If I were to write a ‘listicle’ about this, the steps to take, here’s what I’d say:
- When you find yourself in recursive negative or anxious thought for a period of time, stop for a moment.
- Notice the thoughts, the sensations, the feelings. Don’t add to the negative dung-pile by blaming yourself or deciding to be ashamed about finding yourself here – again.
- Breath. Feel the sensations of the breath, slow down and gradually deepen the breath. Five minutes of this will work wonders, but just taking three conscious slow breaths will shift perspective too.
- Open your heart as wide as you can. It helps to sit up straight, thrust your chest forward just a fraction, and feel the space around the heart. Breath into this space and let a sense of compassion and kindness arise for yourself, for your humanness.
- Move forward. Repeat this sequence as many times as you wish on any particular day, especially on days of prickly sadness, or fearful worrying.
- Say “how human of me“ when negative thought patterns arise. Keep letting the thoughts pass on through. You will notice how they change, and how some thoughts recur again and again. Don’t believe them. Just pay attention and without judgements, notice what’s there. You will start to realise your own tendencies to worry or fantasise or obsess or plan or whatever.

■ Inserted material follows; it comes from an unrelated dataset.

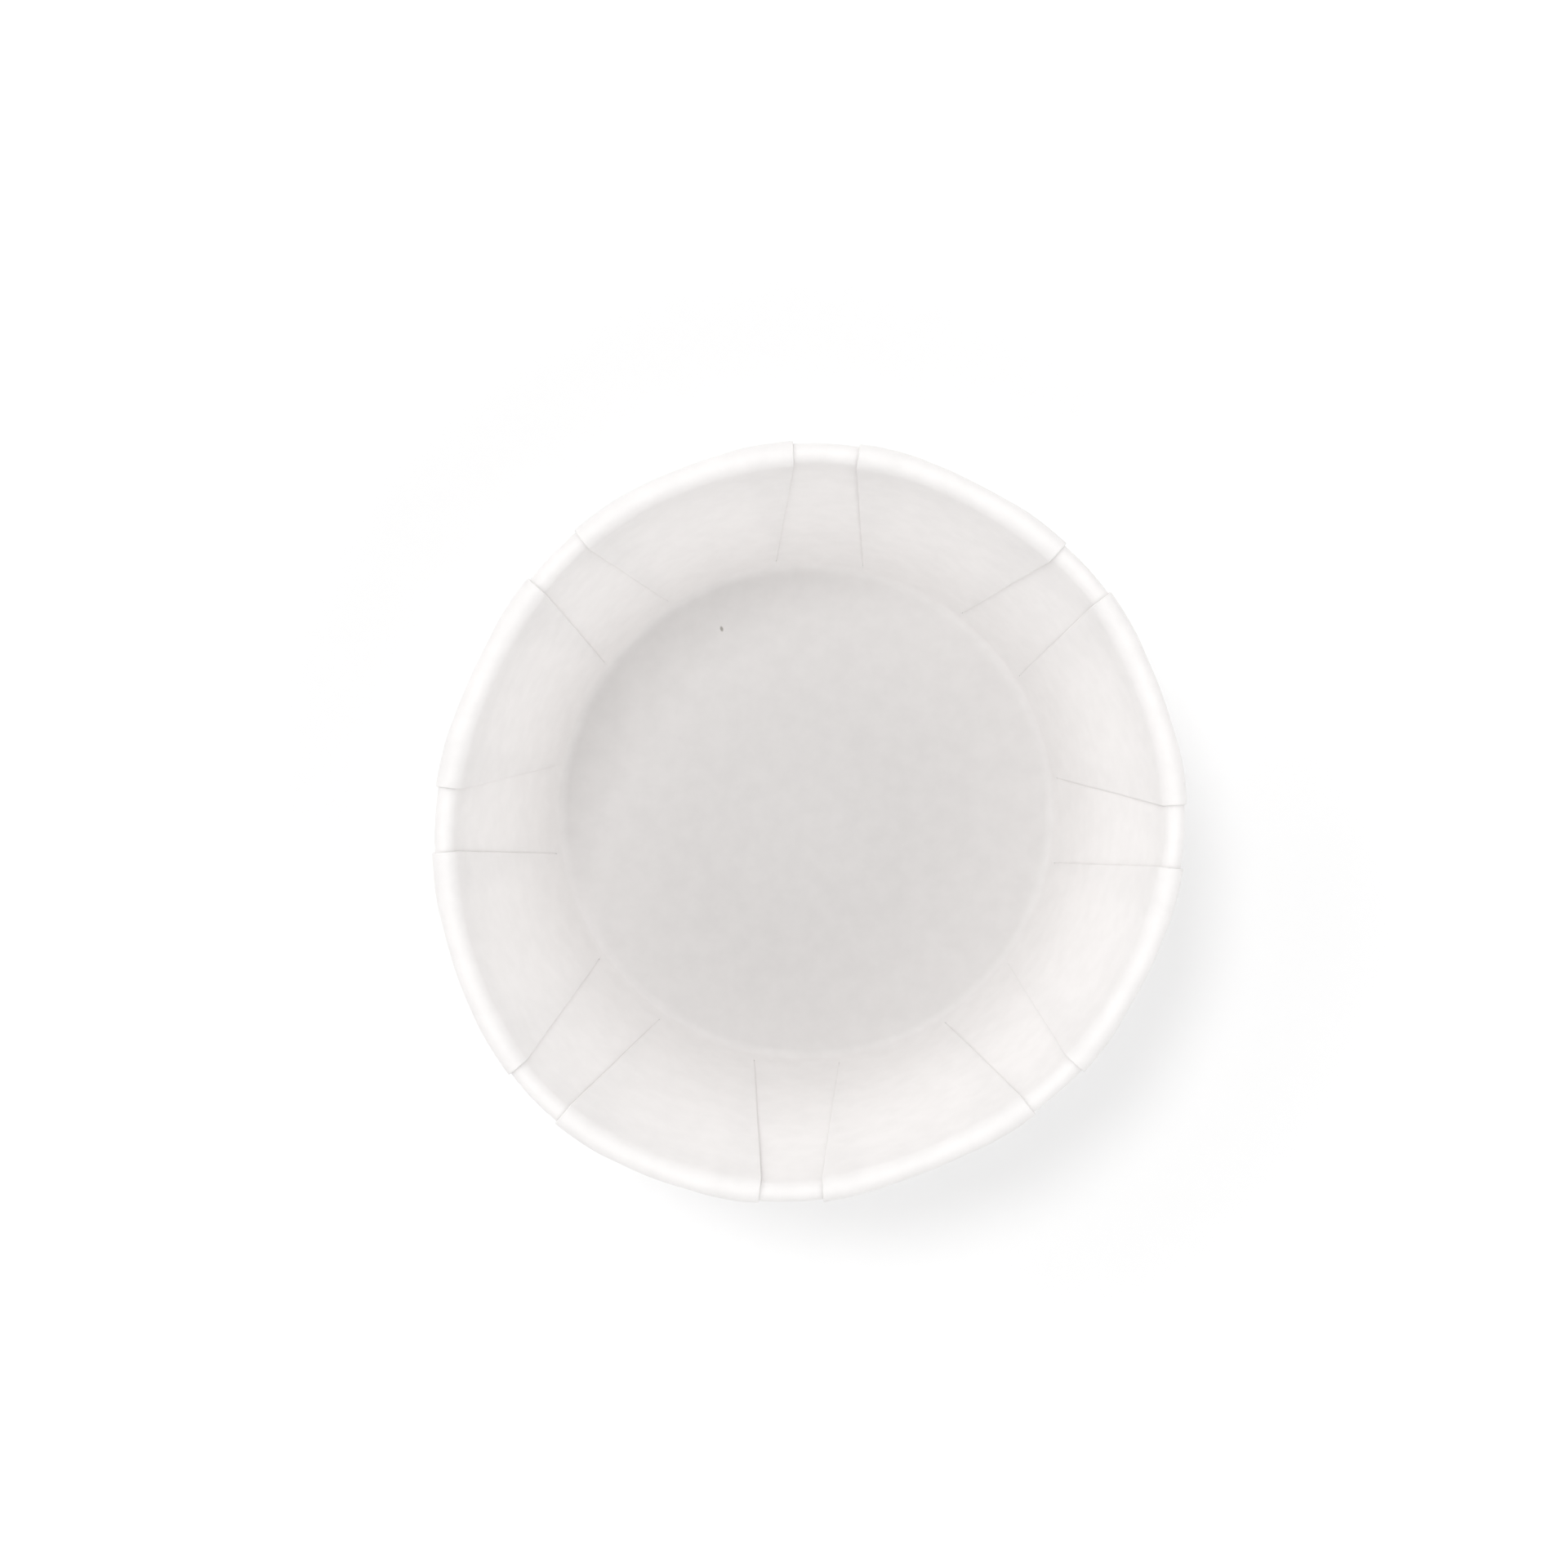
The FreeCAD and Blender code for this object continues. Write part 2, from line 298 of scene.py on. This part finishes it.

This may seem like a passive approach, and obviously there are times when you need to act quickly. Think of a bus barrelling head on towards you on the highway. Or a fire on your stove. Or a car accident. These are high-adrenalin super-charged moments and quick action is needed. But even here, noticing and awareness can be present, in fact, these are the very moments when you really need ‘presence of mind’. This is a muscle that grows with use, giving a sense of capable calm, even in the midst of emergency. The offer of Life doesn’t (almost ever) come in the way we’d imagined. It’s not all peaches and cream.
Yet there is sweet beauty in this whole experience that can be seen and felt all the more as space from busy thought/judgements/worries etc is created. Then the thinking that occurs is creative and solution-oriented, seemingly impossible things become possible, or the need to achieve those things becomes less important. We still act, we are not passive and waiting around for the knock on the door. But action comes from a new perspective, a place of inner balance, and confidence grows. It’s a simple process, to stop and notice without judgement. Easy. A discipline that yields surprisingly powerful results. The challenge lies in actually practicing this, regularly.
I learned about all this ‘mind-play’ many years ago when I was a participant in the Mindfulness Based Stress Reduction course, the one I am so pleased and proud to offer into my world these days. (Next round kicks off 12 October for eight wonderful weeks… live and online) I invite you to consider this for yourself.
We are creative beings, us humans, and I believe this is a highly optimistic time of potential on all levels – learning about our selves and our minds and our tendencies can only give us each a better idea of how to navigate through the waters yet to come. There’s sure to be more waves, but we can learn to surf them with pleasure and competence.